Dr Titkova’s research focuses on ovarian cancer, targeting a new pathway with drug combinations to try to induce synthetic lethality.

Many stunning microscopic images were submitted to our competition, but Dr Titkova’s stood out as it shows the other side of the lens. A professional photographer, she had planned to produce a portrait of her entire lab group, but this was not possible to orchestrate on a busy afternoon.

Instead, her winning image was spontaneous. It captures her colleague Caroline’s intense concentration as she powered through her work on a Friday afternoon in the final year of her PhD investigating colorectal adenocarcinoma. As the microscope glows in a dimly lit laboratory, Caroline’s gaze is fixed on the microscopic world, and the viewer is invited to contemplate what discoveries may await.

The image is a tribute to the focus and dedication required for a career in research science.

In her spare time, Dr Titkova works as a science communicator and graphic designer, capturing the beauty of science. She took this spectacular image using a Panasonic Lumix GH5.

Joint third prize

Sarah Duncan

Barts Cancer Institute/QMUL

Extracellular matrix deposition in a pancreatic cancer spheroid

Dr Duncan’s research focuses on pancreatic cancer. It is thought that up to 90% of the volume of a pancreatic tumour is made of connective tissue that is non-cancerous. This makes it especially difficult to treat with cancer-targeting drugs. Dr Duncan aims to further our understanding of what causes this tissue to develop.

The proteins in connective tissue are deposited by pancreatic stellate cells, star-shaped fibroblasts that are inactive in healthy tissue. Cancer cells can cause the stellate cells to become activated and lead to increased deposition of non-cancerous connective tissue.

Previous attempts to quantify this phenomenon using 2D models had been unsuccessful, so Dr Duncan created a 3D spheroid model. Immunofluorescent staining enabled the visualisation of protein deposits using a point scanning confocal microscope, which uses a laser to create high resolution images.

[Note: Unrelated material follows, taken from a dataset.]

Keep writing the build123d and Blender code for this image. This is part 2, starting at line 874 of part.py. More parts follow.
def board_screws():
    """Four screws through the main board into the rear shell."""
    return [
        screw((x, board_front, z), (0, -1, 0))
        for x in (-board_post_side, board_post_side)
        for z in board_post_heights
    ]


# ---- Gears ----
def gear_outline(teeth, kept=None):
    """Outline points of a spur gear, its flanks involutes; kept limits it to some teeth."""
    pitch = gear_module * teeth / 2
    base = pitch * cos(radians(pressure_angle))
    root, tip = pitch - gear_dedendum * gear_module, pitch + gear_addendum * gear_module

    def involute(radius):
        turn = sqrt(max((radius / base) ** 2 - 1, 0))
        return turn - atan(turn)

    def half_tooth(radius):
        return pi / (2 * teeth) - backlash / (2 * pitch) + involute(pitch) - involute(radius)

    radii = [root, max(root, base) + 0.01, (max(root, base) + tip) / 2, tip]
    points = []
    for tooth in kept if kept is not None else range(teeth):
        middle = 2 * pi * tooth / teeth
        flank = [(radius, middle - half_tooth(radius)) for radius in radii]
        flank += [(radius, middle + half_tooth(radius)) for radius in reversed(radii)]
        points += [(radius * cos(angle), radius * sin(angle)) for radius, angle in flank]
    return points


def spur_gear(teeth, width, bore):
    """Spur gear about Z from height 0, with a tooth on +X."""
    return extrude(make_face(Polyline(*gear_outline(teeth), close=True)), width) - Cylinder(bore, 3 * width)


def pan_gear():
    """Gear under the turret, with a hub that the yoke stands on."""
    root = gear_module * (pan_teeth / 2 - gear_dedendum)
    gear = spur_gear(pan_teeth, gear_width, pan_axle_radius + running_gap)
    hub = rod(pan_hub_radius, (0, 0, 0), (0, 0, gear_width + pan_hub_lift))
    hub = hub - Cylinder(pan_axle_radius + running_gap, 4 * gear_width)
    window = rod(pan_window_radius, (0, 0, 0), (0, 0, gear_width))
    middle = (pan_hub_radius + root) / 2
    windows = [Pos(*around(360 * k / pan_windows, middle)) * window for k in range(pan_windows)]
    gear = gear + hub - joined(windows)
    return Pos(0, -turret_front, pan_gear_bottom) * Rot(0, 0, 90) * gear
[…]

Dr Duncan’s image shows pancreatic cancer cells and pancreatic stellate cells in blue, and the extracellular matrix protein, fibronectin, in yellow.

Dr Duncan aims to gather information about the role played in the activation of stellate cells by extracellular vesicles, key mediators of cell-cell communication. This will support the development of a treatment strategy to reduce the activation of stellate cells by cancer cells and decrease the deposition of fibrous tissue in pancreatic cancer tumours, hopefully making them more responsive to treatment.

Joint third prize

Florian Laforêts

Barts Cancer Institute/QMUL

Live immunes cells attacking cancer cells in a human tumour

Dr Laforêts’s image is a still from a video clip, produced while investigating the movement of cells within live human tissue. It shows an ovarian cancer tumour.

In pink, we see the cytotoxic lymphocytes, cells that aim to kill infected or malignant cells in the body. Here, they move within the tumour to try to kill cancer cells, shown in green. They are often impeded in their movements by other cells, such as macrophages (shown in red) and fibres of the extracellular matrix, shown in blue.

This image captures the way a tumour represses the movement and anti-cancer activity of some immune cells. This reduces chemotherapy efficiency and is one of the reasons why fewer than 35% of ovarian cancer patients survive beyond 5 years post diagnosis. Therefore, one of the challenges of Dr Laforêts’s research is to boost the immune system to enhance chemotherapy and improve survival.

Dr Laforêts submitted this image to show how science and art coexist and how, together, they can serve a common goal: reaching out to a wider audience and reminding us why research is so important.